Mozart: Overture to “Les petits riens”, K Anh. 10 (299b)
Non sò, d’onde viene, K 294 (Mozart’s declaration of love to Aloysia)
Ah, non lasciarmi, no, K 486a
Dances from “Les petits riens”, K Anh. 10 (299b)
Laudamus te from “Missa in c”, K 427 (Constanze’s appearance in Salzburg in 1783)
Schon lacht der holde Frühling, K 580 (Josefa Hofer’s first aria)
Der Schauspieldirektor, K 486
Excerpts from Mozart’s letters
They got his Wolfgang in the end after all, the Weber family. That is how Leopold Mozart viewed the situation; he had not trusted the family from Mannheim from the moment he met them. Wolfgang lost himself in the clutches of pretty Aloysia Weber when he was just twenty-one years old. The infatuation did not last long and the Webers moved to Vienna. Shortly thereafter, Mozart also moved to Vienna and married Aloysia’s pointy-nosed younger sister, Constanze, making him a permanent member of the Weber family. The young maestro poured his oaths of love and devotion into the most beautiful arias for the Weber sisters, who were all blessed with immaculate, high soprano voices.

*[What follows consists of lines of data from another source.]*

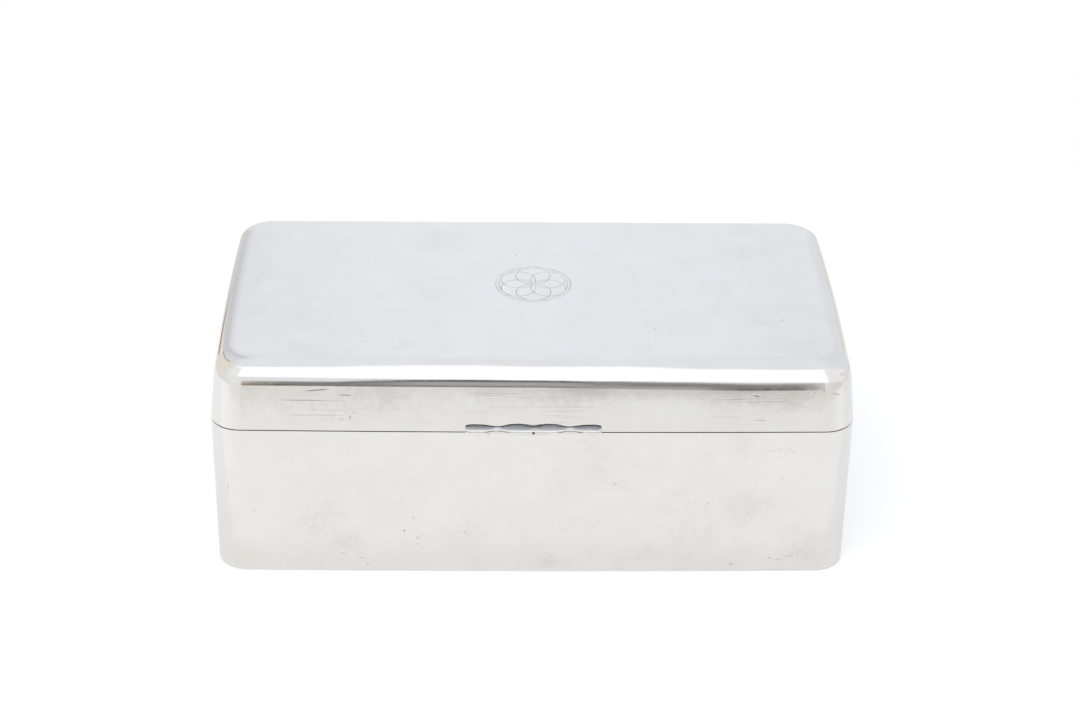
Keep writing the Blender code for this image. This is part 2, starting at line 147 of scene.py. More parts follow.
def crossing(first, first_radius, second, second_radius):
    """Where two circles round (x, y) centres meet, on the right of the way from first to second."""
    step_x = second[0] - first[0]
    step_y = second[1] - first[1]
    apart = math.hypot(step_x, step_y)
    along = (first_radius ** 2 - second_radius ** 2 + apart ** 2) / (2 * apart)
    aside = math.sqrt(first_radius ** 2 - along ** 2)
    x = first[0] + (along * step_x - aside * step_y) / apart
    y = first[1] + (along * step_y + aside * step_x) / apart
    return x, y


FRONT_RADIUS = bow_radius(HALF_WIDTH - CORNER_RADIUS, FRONT_BOW)
SIDE_RADIUS = bow_radius(HALF_DEPTH - CORNER_RADIUS, SIDE_BOW)


def plan_arcs(inset, corner):
    """Arcs of the right half of the plan moved in by inset, front to back, with corners of one radius.

    Each is centre, radius, first and last angle, steps.
    """
    front = (0.0, FRONT_RADIUS - HALF_DEPTH)
    side = (HALF_WIDTH - SIDE_RADIUS, 0.0)
    back = inset + corner
    near = crossing(front, FRONT_RADIUS - back, side, SIDE_RADIUS - back)
    far_y = HALF_DEPTH - back
    far = (side[0] + math.sqrt((SIDE_RADIUS - back) ** 2 - far_y ** 2), far_y)
    front_end = math.atan2(near[1] - front[1], near[0] - front[0])
    side_start = math.atan2(near[1] - side[1], near[0] - side[0])
    side_end = math.atan2(far[1] - side[1], far[0] - side[0])
    return (
        (front, FRONT_RADIUS - inset, -math.pi / 2, front_end, FRONT_STEPS),
        (near, corner, front_end, side_start, CORNER_STEPS),
        (side, SIDE_RADIUS - inset, side_start, side_end, SIDE_STEPS),
        (far, corner, side_end, math.pi / 2, CORNER_STEPS),
    )


def plan_points(inset, corner):
    """Plan points as x, y, out_x, out_y, swell, anticlockwise from the middle of the front.

    swell tells how much faster than elsewhere the corners draw in, where they keep their radius.
    """
    arcs = plan_arcs(inset, corner)
    right = []
    for number, (centre, radius, first, last, steps) in enumerate(arcs):
        for step in range(steps):
            angle = first + (last - first) * step / steps
            out_x, out_y = math.cos(angle), math.sin(angle)
            swell = 1.0
            if number % 2:
                half = (last - first) / 2
                swell = math.cos(angle - first - half) / math.cos(half)
            right.append((centre[0] + radius * out_x, centre[1] + radius * out_y, out_x, out_y, swell))
    flat_end = arcs[-1][0][0]
    stops = [flat_end, GROOVE_HALF + STEP_WIDTH, GROOVE_HALF]
    stops += [GROOVE_HALF * (1 - step / BACK_STEPS) for step in range(1, BACK_STEPS + 1)]
    right += [(x, HALF_DEPTH - inset, 0.0, 1.0, 1.0) for x in stops]
    left = [(-x, y, -out_x, out_y, swell) for x, y, out_x, out_y, swell in reversed(right[1:-1])]
    return right + left


COLUMNS = plan_points(0.0, CORNER_RADIUS)


def rim_step(x, y):
    """How far a rim stands back from the hinge's level at a plan place: bevel and knuckle groove."""
    beyond = max(0.0, y - HINGE_Y)
    back = beyond * math.tan(STOP_ANGLE / 2)
    if y > HINGE_Y - STEP_WIDTH and abs(x) <= GROOVE_HALF:
        back = max(back, math.sqrt(GROOVE_RADIUS ** 2 - beyond ** 2))
    return back


# Sections in (out, height), each point with its outward direction

def eased_corner(before, corner, after, radius):
    """Points of a small arc at a section's corner, as out, height, and the surface's direction there."""
    corner = Vector(corner)
    arrive = (corner - Vector(before)).normalized()
    leave = (Vector(after) - corner).normalized()
    turn = arrive.angle_signed(leave)
    length = radius * math.tan(abs(turn) / 2)
    start = corner - arrive * length
    facing = Vector((-arrive.y, arrive.x))
    side = 1 if arrive.x * leave.y - arrive.y * leave.x > 0 else -1
    centre = start + facing * radius * side
    points = []
    for step in range(EASE_STEPS + 1):
        angle = abs(turn) * step / EASE_STEPS * side
        spin = Matrix.Rotation(angle, 2)
        place = centre + spin @ (start - centre)
        points.append((*place, *(spin @ facing)))
    return points


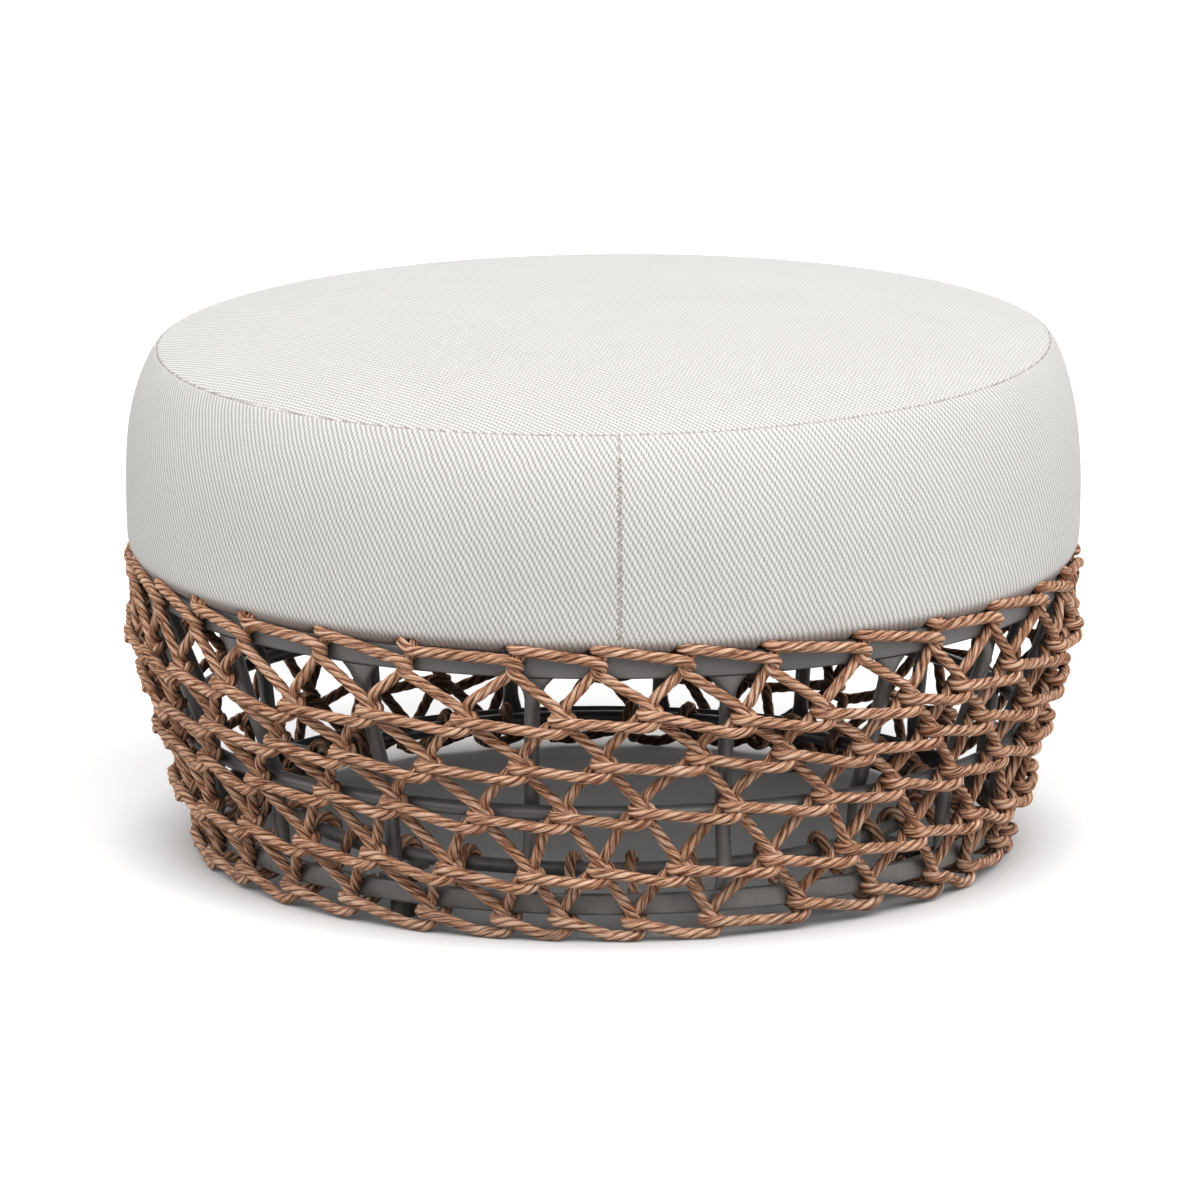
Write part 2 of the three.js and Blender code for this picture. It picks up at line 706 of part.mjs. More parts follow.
// Metal cage
const topHoop = hoop(topHoopOuterRadius, topHoopThickness, topHoopBottomZ, topHoopHeight);
const bottomHoop = hoop(bottomHoopOuterRadius, bottomHoopThickness, bottomHoopBottomZ, bottomHoopHeight);
add('top_hoop', topHoop, paint());
add('mid_ring', tubeRing(midRingRadius, midRingZ), paint());
add('bottom_hoop', bottomHoop, paint());
add('base_ring', tubeRing(baseRingRadius, baseRingZ), paint());
for (let index = 0; index < uprightCount; index += 1) {
  const spacing = fullTurn / uprightCount;
  const footAzimuth = firstUprightAzimuth + (index + uprightFootShares[index]) * spacing;
  const topAzimuth = firstUprightAzimuth + (index + uprightTopShares[index]) * spacing;
  add(`upright_${index + 1}`, upright(footAzimuth, topAzimuth), paint());
}

// Deck, turned so that its slats end between the rim hooks
const deckAzimuth = rimAzimuth - ropeHalf / rimRadius + cell / 2;
slatSteps.forEach((step, index) => {
  const mesh = add(`deck_slat_${index + 1}`, slat(step), paint());
  mesh.rotation.z = deckAzimuth;
});

// Spokes and glides, placed between the rope tails
const tailAzimuth = columnAzimuth(rows.length - 1, 0);
for (let index = 0; index < spokeCount; index += 1) {
  const azimuth = tailAzimuth + cell / 2 + (index * fullTurn) / spokeCount;
  add(`base_spoke_${index + 1}`, spoke(azimuth), paint());
  add(`glide_${index + 1}`, glide(azimuth), nylon());
}

// Rope weave
for (let index = 0; index < pairCount / pairsPerSector; index += 1) {
  add(`rope_weave_${index + 1}`, weaveSector(index * pairsPerSector), rope());
}

// Cushion
const seamHalfGap = seatGap / 2 / cushionWidestRadius;
const bandSweep = Math.PI - 2 * seamHalfGap;
add('foam_core', foamCore(), foam());
add('cover_bottom', coverBottom(), fabric());
add('cover_band_right', coverBand(frontSeamAzimuth + seamHalfGap, bandSweep), fabric());
add('cover_band_left', coverBand(frontSeamAzimuth + Math.PI + seamHalfGap, bandSweep), fabric());
add('cover_top', coverTop(), fabric());
add('zip_tape', zipTape(), fabric());
add('zip_slider', zipSlider(), zipMetal());

export default part;
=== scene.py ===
# %% [markdown]
# # A round outdoor footstool with a rope net
#
# The footstool has three parts to learn from: a dark metal cage, a net of twisted rope
# laced over it, and a thick loose cushion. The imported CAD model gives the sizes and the
# moving parts. This lesson dresses it: each step says what the piece is on the real
# object, how it could be made, and why it is made this way here.

import math
import random

import bpy
import numpy as np
from mathutils import Matrix, Vector
from mathutils.bvhtree import BVHTree


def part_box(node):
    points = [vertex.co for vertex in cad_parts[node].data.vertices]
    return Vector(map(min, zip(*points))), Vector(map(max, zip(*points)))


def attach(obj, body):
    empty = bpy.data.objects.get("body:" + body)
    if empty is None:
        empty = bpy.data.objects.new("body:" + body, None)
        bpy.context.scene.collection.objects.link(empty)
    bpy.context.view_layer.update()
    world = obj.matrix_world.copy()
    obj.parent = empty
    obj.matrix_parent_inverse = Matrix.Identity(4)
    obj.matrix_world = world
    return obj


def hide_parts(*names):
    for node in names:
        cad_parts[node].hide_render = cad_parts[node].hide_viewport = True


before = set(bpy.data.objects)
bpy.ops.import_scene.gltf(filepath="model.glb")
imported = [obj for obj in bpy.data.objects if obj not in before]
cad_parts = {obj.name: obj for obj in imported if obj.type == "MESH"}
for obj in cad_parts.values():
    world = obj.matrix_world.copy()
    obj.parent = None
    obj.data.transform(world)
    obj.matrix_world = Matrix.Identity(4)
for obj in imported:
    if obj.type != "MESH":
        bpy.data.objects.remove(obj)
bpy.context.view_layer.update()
MM = 0.001

# %% [markdown]
# ## The camera
#
# The photograph was taken from far away with a long lens: the footstool shows hardly any
# perspective. A camera 10 m off with a 370 mm lens gives the same ellipses for the hoops
# and the cushion. It looks down by 12.9 degrees. Two small helpers come first: one sets
# several settings of a thing at once, and one puts new data into the scene.

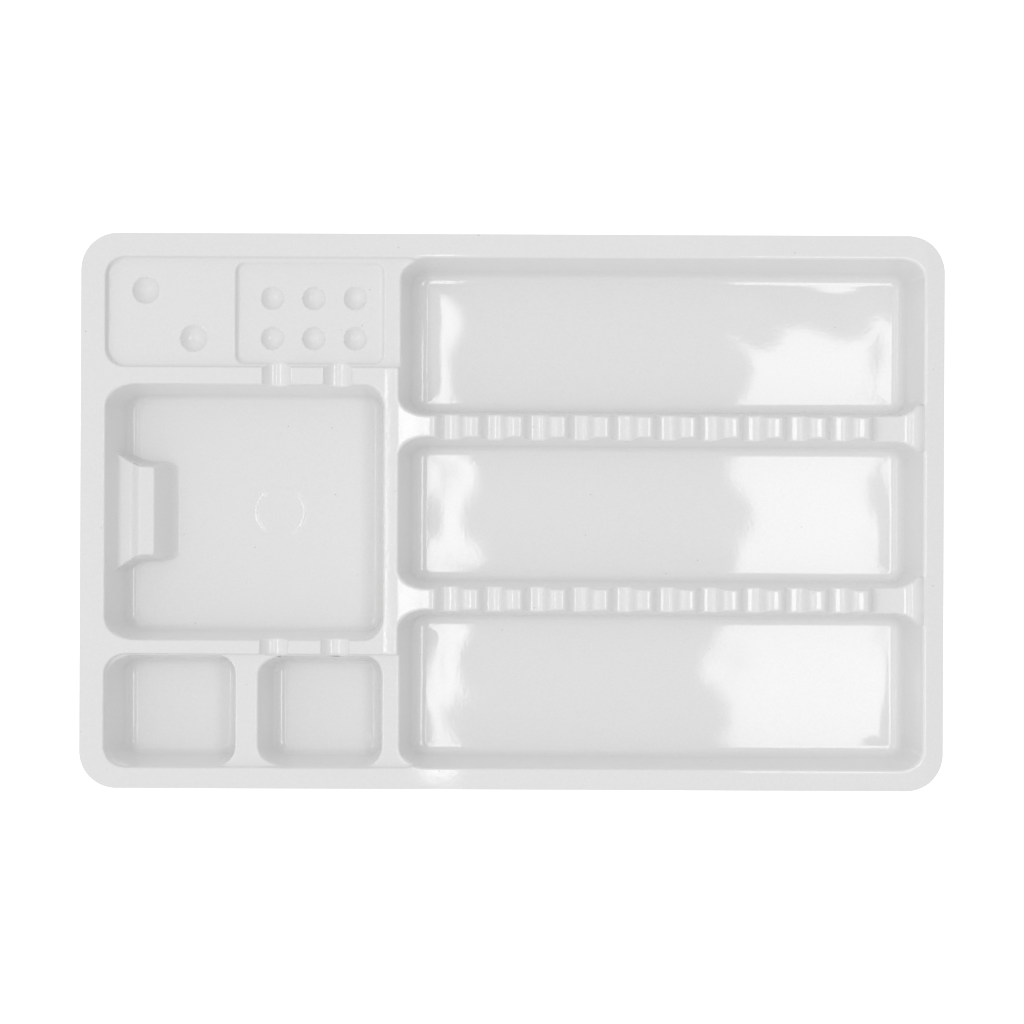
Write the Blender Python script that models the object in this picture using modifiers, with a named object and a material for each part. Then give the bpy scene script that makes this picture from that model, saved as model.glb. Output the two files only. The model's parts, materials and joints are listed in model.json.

Josepha, the third of the three sisters, was the first Queen of the Night and sang “Schon lacht der holde Frühling”, which Mozart had written as a replacement for one of Rosina’s arias in Paisiello’s “Barber of Seville”. Aloysia was Madame Herz in “The Impresario” and even Constanze had her moment in his “Great Mass in c minor”. Johannes Silberschneider plays the maestro once again, telling his side of the Weber story – a side very different to Leopold’s.